Investors in Asia and later in Europe will have their say on Monday.
"The market reaction is likely to be one of some disappointment," said Marco Annunziata, chief economist at UniCredit Group.
He said the overall capital shortfall uncovered by the tests on the 91 banks, 3.5 billion euros (4.5 billion dollars), "is so small, and so out of line with prevailing market expectations, that it will be regarded with some scepticism."
He described the testing exercise as a first step toward transparency "but insufficient to bring about ... rapid and major improvement in confidence in the European banking system."
The underlying worry is that if banks in general become nervous that their neighbours have potentially dangerous weaknesses, they could become increasingly reluctant to do business with each other.
They would also park funds in safe places, rather than lend normally, in case a link in the banking system becomes insolvent, sparking a domino effect and causing the interbank market to dry up.
Suspicions about about the strength of banks have lingered since the end of last year and well up whenever there is talk of economic recovery faltering.
This lack of confidence became acute three months ago when the Greek debt crisis showed signs of engulfing Spain, Portugal or Ireland.
One concern was that governments with weaker economies -- having worsened their own deficits and debt by rescuing some banks -- faced a risk that banks might then not want to buy their debt bonds.
Normally, banks hold and buy large quantities of sovereign bonds, considered low risk, easily convertible into cash and therefore representing a matching factor of top quality so-called Tier One capital that banks need to stay solvent.

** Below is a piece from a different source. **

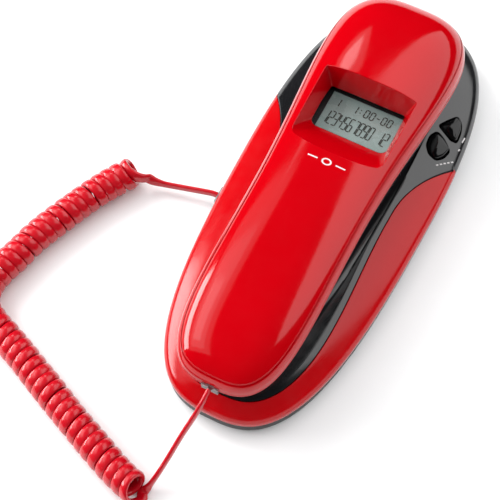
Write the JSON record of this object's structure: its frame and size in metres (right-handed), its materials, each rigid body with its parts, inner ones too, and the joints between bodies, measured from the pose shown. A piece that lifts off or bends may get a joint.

But the problem became so acute that the European Central Bank broke a golden rule and stood by to buy government bonds from banks that needed funds but had difficulty in borrowing on the markets in the normal way.
The ECB was in effect both supporting the balance sheets of some banks, and also indirectly supporting the government bond market and therefore the ability of governments to fund overspending.
The effect could be to overstrain the balance sheets of the banks as well as increase problems for governments selling bonds.
This explains why one of the test criteria was whether banks could survive the shock of a sudden fall in the price of government bonds.
But the stress tests did not involve the scenario of a eurozone country becoming insolvent and its bonds becoming almost worthless -- a fear in recent months given that Greek bonds are now rated in a less than investment phase.
"The prospect of an outright sovereign default, which is what has worried markets most, has not even been considered," said Jennifer McKeown, senior European economist at Capital Economics.
The stress tests are a legacy of the global financial meltdown that erupted in late 2008 following the failure of US investment bank Lehman Brothers, a victim of the subprime mortgage crisis.
The chain reaction unleashed by that meant government around the world had to bail out banks to the tune of tens of billions of dollars, underwriting the banks' debts by borrowing extensively themselves -- through issuing bonds.
A measure of the exercise's success should become apparent in the movement of two key interbank interest rates -- the Libor rate for dollars and the euro-based Euribor rate -- in the next few days.